### Aim of the task:
How does the data below read from its first line through the line containing "0.0, 1.0) ** 2)"? Print those lines exactly.

-- Begin --

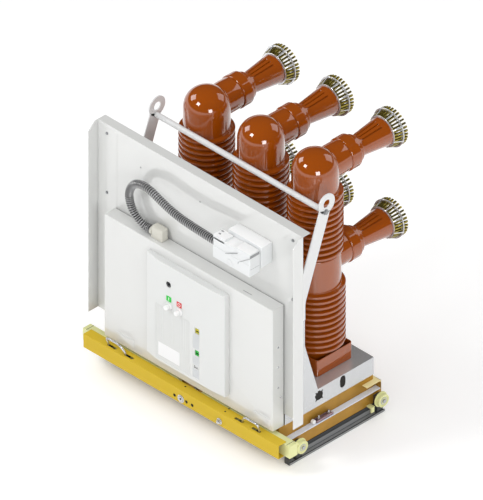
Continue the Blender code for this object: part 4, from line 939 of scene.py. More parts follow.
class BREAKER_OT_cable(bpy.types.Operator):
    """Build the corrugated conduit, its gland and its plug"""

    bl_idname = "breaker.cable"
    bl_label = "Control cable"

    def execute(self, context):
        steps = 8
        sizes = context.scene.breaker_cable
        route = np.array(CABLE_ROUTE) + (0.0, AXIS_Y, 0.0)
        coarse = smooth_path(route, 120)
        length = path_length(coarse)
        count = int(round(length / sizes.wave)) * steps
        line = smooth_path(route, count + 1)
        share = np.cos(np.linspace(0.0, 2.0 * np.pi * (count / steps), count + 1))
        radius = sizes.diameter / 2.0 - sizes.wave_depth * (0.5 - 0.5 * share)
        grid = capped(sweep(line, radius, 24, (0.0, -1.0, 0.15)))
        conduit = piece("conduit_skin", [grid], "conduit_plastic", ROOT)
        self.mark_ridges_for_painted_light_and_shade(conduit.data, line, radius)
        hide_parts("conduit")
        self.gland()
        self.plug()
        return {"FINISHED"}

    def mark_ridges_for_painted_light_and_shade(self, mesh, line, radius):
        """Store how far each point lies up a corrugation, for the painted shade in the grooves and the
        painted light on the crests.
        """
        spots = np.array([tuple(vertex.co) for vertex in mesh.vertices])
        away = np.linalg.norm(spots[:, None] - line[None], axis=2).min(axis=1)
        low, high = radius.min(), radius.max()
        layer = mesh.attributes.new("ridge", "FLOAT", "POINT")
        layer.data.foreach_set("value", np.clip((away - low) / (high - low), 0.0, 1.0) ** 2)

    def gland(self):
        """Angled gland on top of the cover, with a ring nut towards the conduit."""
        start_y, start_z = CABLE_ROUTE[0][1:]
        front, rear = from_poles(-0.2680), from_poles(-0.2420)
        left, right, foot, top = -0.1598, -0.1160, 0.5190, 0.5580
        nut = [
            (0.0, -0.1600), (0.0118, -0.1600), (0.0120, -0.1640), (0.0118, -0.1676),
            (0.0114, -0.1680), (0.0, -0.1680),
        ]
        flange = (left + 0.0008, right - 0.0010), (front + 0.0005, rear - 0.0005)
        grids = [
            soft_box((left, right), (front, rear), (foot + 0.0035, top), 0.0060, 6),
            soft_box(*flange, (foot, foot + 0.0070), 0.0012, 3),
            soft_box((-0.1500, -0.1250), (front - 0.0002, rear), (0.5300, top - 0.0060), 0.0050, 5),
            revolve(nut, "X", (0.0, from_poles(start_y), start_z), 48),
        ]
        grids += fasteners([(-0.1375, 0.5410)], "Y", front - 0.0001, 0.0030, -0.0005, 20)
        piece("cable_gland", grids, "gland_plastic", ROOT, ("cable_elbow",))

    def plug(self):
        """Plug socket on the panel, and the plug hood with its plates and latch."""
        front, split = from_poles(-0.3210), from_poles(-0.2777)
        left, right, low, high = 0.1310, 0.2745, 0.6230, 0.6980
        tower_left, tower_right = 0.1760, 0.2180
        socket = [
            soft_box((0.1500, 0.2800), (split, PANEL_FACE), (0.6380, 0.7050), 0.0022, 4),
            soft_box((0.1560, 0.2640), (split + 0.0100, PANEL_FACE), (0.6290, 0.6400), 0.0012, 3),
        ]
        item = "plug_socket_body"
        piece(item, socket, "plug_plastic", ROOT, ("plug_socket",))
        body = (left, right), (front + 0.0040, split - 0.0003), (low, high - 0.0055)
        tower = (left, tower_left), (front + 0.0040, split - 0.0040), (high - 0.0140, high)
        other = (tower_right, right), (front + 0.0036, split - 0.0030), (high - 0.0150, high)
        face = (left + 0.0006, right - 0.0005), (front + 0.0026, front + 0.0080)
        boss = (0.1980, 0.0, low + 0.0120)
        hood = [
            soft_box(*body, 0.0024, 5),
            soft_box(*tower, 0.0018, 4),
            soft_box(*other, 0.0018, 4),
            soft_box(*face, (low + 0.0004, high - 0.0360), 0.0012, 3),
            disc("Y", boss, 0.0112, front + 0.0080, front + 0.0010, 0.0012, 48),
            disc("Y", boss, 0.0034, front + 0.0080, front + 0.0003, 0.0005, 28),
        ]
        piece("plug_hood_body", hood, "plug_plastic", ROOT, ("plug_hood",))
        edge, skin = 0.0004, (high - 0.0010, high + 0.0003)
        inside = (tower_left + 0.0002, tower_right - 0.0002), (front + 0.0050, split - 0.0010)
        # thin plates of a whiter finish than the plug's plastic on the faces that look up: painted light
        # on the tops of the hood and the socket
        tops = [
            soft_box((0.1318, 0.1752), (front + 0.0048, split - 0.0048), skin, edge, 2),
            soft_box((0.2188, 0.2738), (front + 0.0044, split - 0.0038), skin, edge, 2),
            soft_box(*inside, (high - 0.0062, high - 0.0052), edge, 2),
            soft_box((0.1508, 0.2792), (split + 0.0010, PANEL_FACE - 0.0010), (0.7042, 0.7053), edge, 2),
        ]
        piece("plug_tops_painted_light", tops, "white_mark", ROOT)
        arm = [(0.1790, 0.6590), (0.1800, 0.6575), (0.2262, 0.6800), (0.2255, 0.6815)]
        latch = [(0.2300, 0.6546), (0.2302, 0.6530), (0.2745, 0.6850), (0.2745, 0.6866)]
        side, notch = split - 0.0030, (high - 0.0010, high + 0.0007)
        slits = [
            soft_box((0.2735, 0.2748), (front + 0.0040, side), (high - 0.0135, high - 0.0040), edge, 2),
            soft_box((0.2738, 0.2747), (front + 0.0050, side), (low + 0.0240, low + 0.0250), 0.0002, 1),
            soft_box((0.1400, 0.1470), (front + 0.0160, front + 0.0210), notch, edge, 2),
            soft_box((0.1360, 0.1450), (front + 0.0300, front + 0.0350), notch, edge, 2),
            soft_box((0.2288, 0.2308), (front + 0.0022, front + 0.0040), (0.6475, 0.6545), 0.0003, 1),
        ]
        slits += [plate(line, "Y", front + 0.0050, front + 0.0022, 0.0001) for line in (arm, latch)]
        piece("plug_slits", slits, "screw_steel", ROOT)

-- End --

### Completed task:
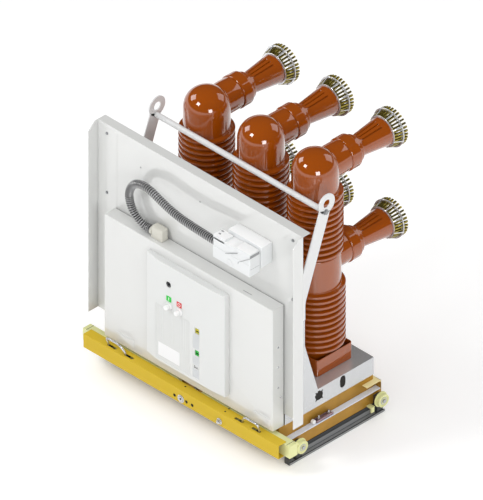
Continue the Blender code for this object: part 4, from line 939 of scene.py. More parts follow.
class BREAKER_OT_cable(bpy.types.Operator):
    """Build the corrugated conduit, its gland and its plug"""

    bl_idname = "breaker.cable"
    bl_label = "Control cable"

    def execute(self, context):
        steps = 8
        sizes = context.scene.breaker_cable
        route = np.array(CABLE_ROUTE) + (0.0, AXIS_Y, 0.0)
        coarse = smooth_path(route, 120)
        length = path_length(coarse)
        count = int(round(length / sizes.wave)) * steps
        line = smooth_path(route, count + 1)
        share = np.cos(np.linspace(0.0, 2.0 * np.pi * (count / steps), count + 1))
        radius = sizes.diameter / 2.0 - sizes.wave_depth * (0.5 - 0.5 * share)
        grid = capped(sweep(line, radius, 24, (0.0, -1.0, 0.15)))
        conduit = piece("conduit_skin", [grid], "conduit_plastic", ROOT)
        self.mark_ridges_for_painted_light_and_shade(conduit.data, line, radius)
        hide_parts("conduit")
        self.gland()
        self.plug()
        return {"FINISHED"}

    def mark_ridges_for_painted_light_and_shade(self, mesh, line, radius):
        """Store how far each point lies up a corrugation, for the painted shade in the grooves and the
        painted light on the crests.
        """
        spots = np.array([tuple(vertex.co) for vertex in mesh.vertices])
        away = np.linalg.norm(spots[:, None] - line[None], axis=2).min(axis=1)
        low, high = radius.min(), radius.max()
        layer = mesh.attributes.new("ridge", "FLOAT", "POINT")
        layer.data.foreach_set("value", np.clip((away - low) / (high - low), 0.0, 1.0) ** 2)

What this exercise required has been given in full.